No exercício de sua função, André Luiz contraiu hepatite “C” ao socorrer um detento que tentou se suicidar cortando os pulsos com cacos de vidro retirados da janela do cárcere. Por causa da doença, o delegado necessita de uma dose diária do medicamento denominado Virazole, a base de Interferon, fabricado pelo Laboratório Uzi Farma, na indicação de duas cápsulas a cada 12 horas, totalizando 120 comprimidos por mês. Cada caixa contém 30 comprimidos no valor de R$ 210,00, o que lhe custaria, no mínimo, R$ 840,00 por mês.

Segundo André Luiz, apesar de ser delegado de polícia, não possui condições de arcar com o tratamento sem prejudicar seu próprio sustento e o de sua família. Além disso, o delegado afirma que não há como abdicar do remédio, já que a doença poderia evoluir ao ponto de ser necessário um transplante de fígado. Diante dessa situação, André Luiz entrou em juízo com uma ação ordinária com pedido de tutela antecipada contra a Fazenda do Estado de São Paulo. O juiz de primeira instância negou o pedido sustentando que “o autor não é pessoa pobre na acepção jurídica do termo. Ao contrário, possui rendimento mensal bem superior à média dos brasileiros”.

Inconformado com a decisão, André Luiz apelou para o Tribunal de Justiça do Estado de São Paulo (TJ/SP) sob os mesmos argumentos. O tribunal negou a apelação. Percebendo “salário superior a R$ 3.000,00 mensais e não tendo comprovado ter outros encargos financeiros, pode ser considerado, em face da realidade social brasileira, cidadão não menos afortunado que os demais, em situação realmente precária. Tendo em conta que as verbas públicas têm destinação previamente marcada, há de ser entender que o interesse da coletividade deve prevalecer diante do individual, no tocante aos serviços de saúde da população em geral”, afirmou o TJ/SP.

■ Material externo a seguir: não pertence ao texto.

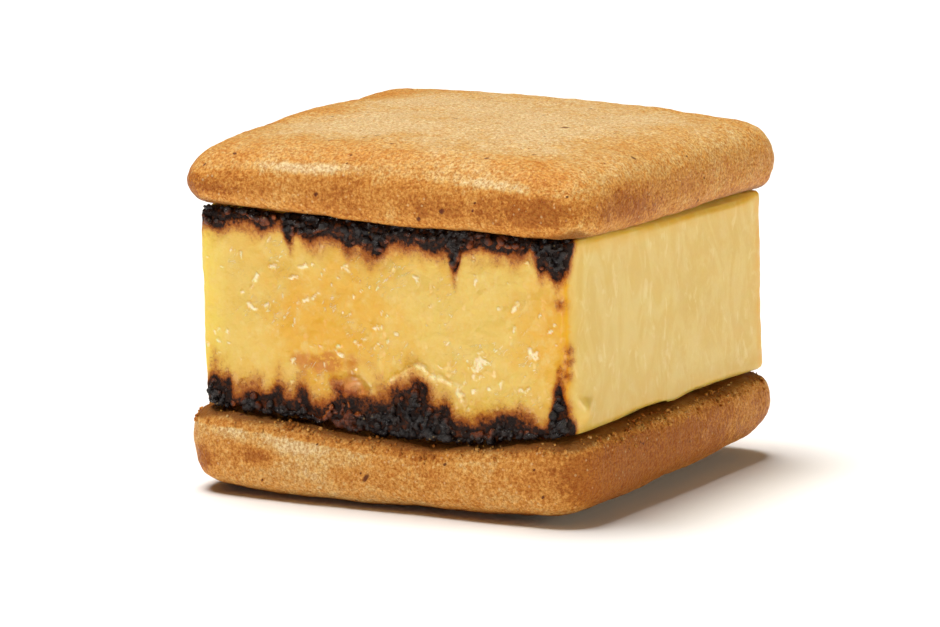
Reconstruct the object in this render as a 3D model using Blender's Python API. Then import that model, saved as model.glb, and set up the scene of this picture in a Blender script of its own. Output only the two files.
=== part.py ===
"""A square block of burnt cheesecake between two square, pillow-shaped biscuits.

Sizes are in millimetres here and the meshes are made in metres, with +Z up. The origin is on the
resting face, under the middle of the stack. The block's browned, moulded faces look along -Y and
+Y, and its clean knife-cut faces along +X and -X.
"""

import math

import bmesh
import bpy
from mathutils import Vector, noise

MM = 0.001
GAP = 0.3  # between pieces that touch

# Where the pieces meet
LOWER_SEAT = 10.05  # height of the lower biscuit's flat side, at the middle
LOWER_SEAT_SLOPE_X = 0.006
UPPER_SEAT = 32.7  # height of the upper biscuit's flat side, at the middle
UPPER_SEAT_SLOPE_X = -0.024
UPPER_SEAT_SLOPE_Y = -0.007
FRONT_DIP = 1.9  # where the soft block has sagged over the lower biscuit's front edge
FRONT_DIP_AT = 7.0
FRONT_DIP_LEFT = 32.0
FRONT_DIP_RIGHT = 20.5
FRONT_DIP_RUN = 11.0

# The block of cheesecake
BLOCK_SIDE = 48.4
BLOCK_EDGE_RADIUS = 1.0
BLOCK_LEAN = 0.35  # how far its top stands towards -X of its bottom
WOBBLE = 0.25  # unevenness of every side
KNIFE_STREAK = 0.14

# The burnt crust along the top and bottom of the moulded faces, as (place, reach, half width)
TOP_CRUST = 2.2
TOP_DRIPS = (
    (12.2, 1.6, 0.6),
    (15.0, 0.8, 1.2),
    (20.0, 1.2, 0.7),
    (23.0, 1.6, 1.6),
    (31.0, 0.7, 1.3),
    (33.7, 2.5, 0.6),
    (39.0, -0.6, 3.0),
    (44.7, 1.2, 0.7),
    (46.5, 2.6, 0.8),
)
BOTTOM_CRUST = 1.0
BOTTOM_MOUNDS = (
    (1.9, 2.8, 0.9),
    (3.6, 1.4, 0.6),
    (6.5, 0.8, 1.6),
    (10.5, 1.4, 0.9),
    (18.5, 1.2, 2.2),
    (24.0, 1.0, 1.2),
    (26.4, 1.6, 1.0),
    (28.6, 3.2, 1.1),
    (30.4, 1.4, 0.8),
    (32.6, 1.1, 0.9),
    (35.0, -0.7, 1.2),
    (40.2, 0.2, 1.8),
    (44.6, -0.8, 0.9),
    (46.8, 4.9, 0.8),
)
CRUST_RELIEF = 0.5
CRAG = 0.5

# The biscuits
UPPER_SIDE = 52.6
LOWER_SIDE = 52.6
UPPER_CORNER_RADIUS = 5.0
LOWER_CORNER_RADIUS = 6.0
SHOULDER_WIDTH = 5.0
SHOULDER_DROP = 2.6
HEEL_WIDTH = 1.4
HEEL_RISE = 1.1
RIM_BULGE = 0.3
UPPER_DOME = 1.9
LOWER_DOME = 2.3
BISCUIT_WOBBLE = 0.18
# Thickness towards the rim, from +X and every 45 degrees on towards +Y
UPPER_RIM = (7.4, 8.0, 7.9, 8.5, 7.4, 6.3, 7.4, 7.4)
# Lift of the upper biscuit's overhanging edge, in the same order
UPPER_LIFT = (-0.4, 0.45, 0.0, 0.0, 0.0, 0.0, -0.75, -0.35)
LOWER_RIM = (7.3, 7.3, 7.4, 7.4, 7.6, 8.9, 8.5, 8.8)

BISCUIT_COLOUR = (0.62, 0.33, 0.11, 1.0)
CHEESECAKE_COLOUR = (0.86, 0.56, 0.15, 1.0)


def clear_scene():
    for thing in list(bpy.data.objects):
        bpy.data.objects.remove(thing, do_unlink=True)


def finish(name, colour, roughness):
    material = bpy.data.materials.new(name)
    material.use_nodes = True
    shader = material.node_tree.nodes["Principled BSDF"]
    shader.inputs["Base Color"].default_value = colour
    shader.inputs["Roughness"].default_value = roughness
    shader.inputs["Metallic"].default_value = 0.0
    return material


def gridded_cube(name, cells_x, cells_y, cells_z):
    """A cube from -1 to 1, cut into that many cells along each of its edges."""
    bpy.ops.mesh.primitive_cube_add(size=2)
    cube = bpy.context.object
    cube.name = name
    form = bmesh.new()
    form.from_mesh(cube.data)
    for axis, cells in enumerate((cells_x, cells_y, cells_z)):
        along = [e for e in form.edges if abs(e.verts[0].co[axis] - e.verts[1].co[axis]) > 1e-6]
        bmesh.ops.subdivide_edges(form, edges=along, cuts=cells - 1, use_grid_fill=True)
    form.to_mesh(cube.data)
    form.free()
    return cube


def shape(piece, place, material):
    """Moves each point of the unit cube to place(point), given in millimetres."""
    for vertex in piece.data.vertices:
        vertex.co = place(vertex.co.copy()) * MM
    piece.data.materials.append(material)
    piece.data.shade_smooth()


def smooth(t):
    t = min(max(t, 0.0), 1.0)
    return t * t * (3 - 2 * t)


def hump(t):
    """1 at t 0, falling smoothly to 0 at t -1 and 1."""
    return math.cos(min(abs(t), 1.0) * math.pi / 2) ** 2


def wave(x, y, z, size):
    """Smooth unevenness from -1 to 1, of about that size across."""
    return noise.noise(Vector((x, y, z)) / size)


def crowded(u, power):
    """Draws grid lines from -1..1 towards the two ends, where the form is round."""
    return math.copysign(1 - (1 - abs(u)) ** power, u)


def rounded_square(x, y, half, radius):
    """The point x, y of a square, moved so that the square's corners become arcs."""
    inner = half - radius
    over_x = max(abs(x) - inner, 0.0)
    over_y = max(abs(y) - inner, 0.0)
    if over_x == 0.0 or over_y == 0.0:
        return x, y
    scale = max(over_x, over_y) / math.hypot(over_x, over_y)
    return math.copysign(inner + over_x * scale, x), math.copysign(inner + over_y * scale, y)


def around(u, v, eight):
    """A value that changes smoothly round the rim, given for +X and every 45 degrees on."""
    turn = (math.atan2(v, u) / (math.pi / 4)) % 8
    first = int(turn) % 8
    share = smooth(turn - int(turn))
    return eight[first] * (1 - share) + eight[(first + 1) % 8] * share


def arc_drop(inset, width, drop):
    """How far a rounded edge has fallen, at a distance inset from the rim."""
    if inset >= width:
        return 0.0
    return drop * (1 - math.sqrt(1 - (1 - inset / width) ** 2))


def overhang(x, y):
    """0 over the block, rising to 1 at the biscuits' rims."""
    return smooth((max(abs(x), abs(y)) - BLOCK_SIDE / 2) / (LOWER_SIDE - BLOCK_SIDE) * 2)


def lower_level(x, y):
    return LOWER_SEAT + LOWER_SEAT_SLOPE_X * x


def upper_level(x, y):
    return UPPER_SEAT + UPPER_SEAT_SLOPE_X * x + UPPER_SEAT_SLOPE_Y * y


def lower_seat(x, y):
    width = FRONT_DIP_LEFT if x < FRONT_DIP_AT else FRONT_DIP_RIGHT
    front = smooth(1 - (y + BLOCK_SIDE / 2) / FRONT_DIP_RUN)
    return lower_level(x, y) - FRONT_DIP * hump((x - FRONT_DIP_AT) / width) * front


def upper_seat(x, y):
    return upper_level(x, y) + around(x, y, UPPER_LIFT) * overhang(x, y)


def biscuit(name, side, corner, level, seat, facing, rim, dome, material):
    """A biscuit whose flat side lies on seat(x, y); its baked side is up if facing is 1, down if -1."""
    half = side / 2
    piece = gridded_cube(name, 18, 18, 4)

    def place(point):
        u = crowded(point.x, 1.6)
        v = crowded(point.y, 1.6)
        reach = max(abs(u), abs(v))
        inset = (1 - reach) * half
        x, y = rounded_square(u * half, v * half, half, corner)
        flat = seat(x, y) + facing * (GAP / 2 + arc_drop(inset, HEEL_WIDTH, HEEL_RISE))
        middle = sum(rim) / 8
        thickness = middle + (around(u, v, rim) - middle) * reach**2
        thickness += dome * math.cos(min(math.hypot(u, v) / 1.42, 1.0) * math.pi / 2)
        thickness += BISCUIT_WOBBLE * wave(x, y, 40 * facing, 9) * smooth(inset / 2)
        crown = level(x, y) + facing * (thickness - arc_drop(inset, SHOULDER_WIDTH, SHOULDER_DROP))
        share = (1 + facing * point.z) / 2
        z = max(flat + (crown - flat) * share, 0.0)
        bulge = RIM_BULGE * (1 - point.z**2) if inset < 1e-6 else 0.0
        out = 1 + (bulge + BISCUIT_WOBBLE * wave(x, y, 5 * facing, 11)) / half
        return Vector((x * out, y * out, z))

    shape(piece, place, material)
    return piece


def crust_edge(s, base, lumps, seed):
    """How far the burnt crust reaches from its rim at the place s along the face."""
    reach = base + 0.4 * wave(s, seed, 0, 3.5) + 0.25 * wave(s, seed, 9, 1.4)
    for place, height, half_width in lumps:
        reach += height * hump((s - place) / (2 * half_width))
    return reach


def crust_relief(s, up, height, sagged, seed):
    """How far the moulded face stands out at the place s along it and a height up it."""
    top = smooth((crust_edge(s, TOP_CRUST, TOP_DRIPS, seed) - (height - up)) / 0.9 + 0.5)
    bottom = smooth((crust_edge(s, BOTTOM_CRUST, BOTTOM_MOUNDS, seed + 20) - up + sagged) / 0.9 + 0.5)
    crust = max(top, bottom)
    crags = CRAG * wave(s, up, seed, 1.9)
    sag = 0.5 * hump((up - 1) / 6) * hump((s - BLOCK_SIDE / 2 - FRONT_DIP_AT) / 14)
    ends = smooth(s / 1.5) * smooth((BLOCK_SIDE - s) / 1.5)
    return crust * (CRUST_RELIEF + crags) * (0.3 + 0.7 * ends) + sag


def cheesecake(material):
    half = BLOCK_SIDE / 2
    piece = gridded_cube("cheesecake", 40, 10, 19)

    def place(point):
        x, y = rounded_square(point.x * half, point.y * half, half, BLOCK_EDGE_RADIUS)
        share = (point.z + 1) / 2
        height = upper_seat(x, y) - lower_seat(x, y) - GAP
        up = share * height
        side_x = 1.0 if abs(point.x) > 0.999 else 0.0
        side_y = 1.0 if abs(point.y) > 0.999 else 0.0
        out_x = side_x * (WOBBLE * wave(x, y, up, 7) + KNIFE_STREAK * wave(y, 0.1 * up, x, 2.8))
        out_y = side_y * WOBBLE * wave(x, y, up, 7)
        sagged = lower_level(x, y) - lower_seat(x, y)
        if side_y:
            out_y += crust_relief(x + half, up, height, sagged, 1 if point.y < 0 else 7)
        x += math.copysign(out_x, x) - BLOCK_LEAN * (share - 0.5)
        y += math.copysign(out_y, y)
        bottom = lower_seat(x, y) + GAP / 2
        top = upper_seat(x, y) - GAP / 2
        return Vector((x, y, bottom + share * (top - bottom)))

    shape(piece, place, material)
    return piece


def main():
    clear_scene()
    biscuit_finish = finish("biscuit", BISCUIT_COLOUR, 0.75)
    cheesecake_finish = finish("cheesecake", CHEESECAKE_COLOUR, 0.35)
    lower = (LOWER_SIDE, LOWER_CORNER_RADIUS, lower_level, lower_seat, -1, LOWER_RIM, LOWER_DOME)
    biscuit("biscuit_bottom", *lower, biscuit_finish)
    cheesecake(cheesecake_finish)
    upper = (UPPER_SIDE, UPPER_CORNER_RADIUS, upper_level, upper_seat, 1, UPPER_RIM, UPPER_DOME)
    biscuit("biscuit_top", *upper, biscuit_finish)


main()
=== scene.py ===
"""A burnt cheesecake sandwich: a square block of baked custard between two sandy biscuits."""

import math
import random

import bmesh
import bpy
import numpy as np
from mathutils import Euler, Matrix, Vector, noise


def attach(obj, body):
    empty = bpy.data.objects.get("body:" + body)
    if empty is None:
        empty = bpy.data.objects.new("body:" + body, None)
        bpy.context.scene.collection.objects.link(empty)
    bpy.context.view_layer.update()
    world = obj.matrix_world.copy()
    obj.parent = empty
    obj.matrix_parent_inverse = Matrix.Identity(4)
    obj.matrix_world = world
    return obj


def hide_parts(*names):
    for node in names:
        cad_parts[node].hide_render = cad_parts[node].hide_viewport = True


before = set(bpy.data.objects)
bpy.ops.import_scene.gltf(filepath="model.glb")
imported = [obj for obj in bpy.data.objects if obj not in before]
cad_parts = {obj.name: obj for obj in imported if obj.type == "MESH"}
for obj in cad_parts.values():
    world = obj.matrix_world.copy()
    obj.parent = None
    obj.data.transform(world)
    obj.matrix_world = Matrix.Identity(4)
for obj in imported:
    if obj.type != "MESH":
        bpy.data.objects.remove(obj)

# Lengths are in millimetres; MM turns them into metres
MM = 0.001
SCENE = bpy.context.scene
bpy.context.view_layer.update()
X, Y, Z = range(3)

# The block: its side, the heights and slopes of its lower and upper faces, and how its lower face
# sags over the front edge of the lower biscuit
BLOCK_SIDE = 48.4
HALF = BLOCK_SIDE / 2
LOWER_SEAT = 10.05
LOWER_SLOPE_X = 0.006
UPPER_SEAT = 32.7
UPPER_SLOPE_X = -0.024
UPPER_SLOPE_Y = -0.007
SAG = 1.9
SAG_AT = 7.0
SAG_LEFT = 32.0
SAG_RIGHT = 20.5
SAG_RUN = 11.0

# The burnt crust along the rims of the moulded faces, as (place, reach, half width)
TOP_CRUST = 2.2
TOP_DRIPS = (
    (12.2, 1.6, 0.6),
    (15.0, 0.8, 1.2),
    (20.0, 1.2, 0.7),
    (23.0, 1.6, 1.6),
    (31.0, 0.7, 1.3),
    (33.7, 2.5, 0.6),
    (39.0, -0.6, 3.0),
    (44.7, 1.2, 0.7),
    (46.5, 2.6, 0.8),
)
BOTTOM_CRUST = 1.0
BOTTOM_MOUNDS = (
    (1.9, 2.8, 0.9),
    (3.6, 1.4, 0.6),
    (6.5, 0.8, 1.6),
    (10.5, 1.4, 0.9),
    (18.5, 1.2, 2.2),
    (24.0, 1.0, 1.2),
    (26.4, 1.6, 1.0),
    (28.6, 3.2, 1.1),
    (30.4, 1.4, 0.8),
    (32.6, 1.1, 0.9),
    (35.0, -0.7, 1.2),
    (40.2, 0.2, 1.8),
    (44.6, -0.8, 0.9),
    (46.8, 4.9, 0.8),
)
# How much further the crust reaches all along, and in its clumps, as (place, half width, how much)
TOP_BASE, BOTTOM_BASE = -0.60, -0.50
TOP_CLUMPS = (
    (8, 11, -0.50),
    (33.5, 1.5, 0.4),
    (10.9, 1.6, -0.6),
    (18.4, 1.6, -0.7),
    (43.2, 1.5, -0.6),
)
BOTTOM_CLUMPS = (
    (27, 7, 0.5),
    (13.8, 1.6, 0.7),
    (16.4, 1.6, -1.0),
    (3.6, 1.5, 0.3),
    (37, 3, -0.6),
)
FRONT, BACK = -1, 1
CRUST_SEED = {FRONT: 1, BACK: 7}

# Beads of burnt crust: the lowest and how far up they reach, their spacing and radii
BEAD_FLOOR = 7.5
BEAD_RISE = 27
BEAD_PITCH = 0.66
BEAD_SMALL = 0.22
BEAD_LARGE = 0.50
CRUST_VOXEL = 0.12
# How far the burnt colour of the block reaches past the beads
BURN_SPREAD = 0.42
# Small scorched flecks up the near edge, as (place, height, size)
EDGE_FLECKS = (
    (47.7, 6.9, 0.4),
    (48.1, 8.5, 0.6),
    (48.0, 9.7, 0.3),
    (46.9, 14.9, 0.2),
)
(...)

No STJ, o delegado interpôs um recurso alegando que não tem condições de adquirir o medicamento até que seja possível realizar um transplante de fígado. O ministro Luiz Fux, relator do processo, deu provimento ao recurso. Segundo ele, “não há que se perquerir sobre ser o recorrente Delegado de Polícia e perceber remuneração bem maior que a maioria dos brasileiros, prevalecendo a presunção de que não pode suportar o ônus do tratamento, como decorrência da promessa constitucional de que ‘todos são iguais perante a Lei, sem distinção de qualquer natureza, garantido-se aos brasileiros e aos estrangeiros residentes no País a inviolabilidade do direito à vida’ (art. 5º, Constituição Federal/88). Sobreleva ainda destacar que a moléstia foi transmitida no exercício de sua função, e em decorrência do nobilíssimo ato de salvaguardar a vida alheia”.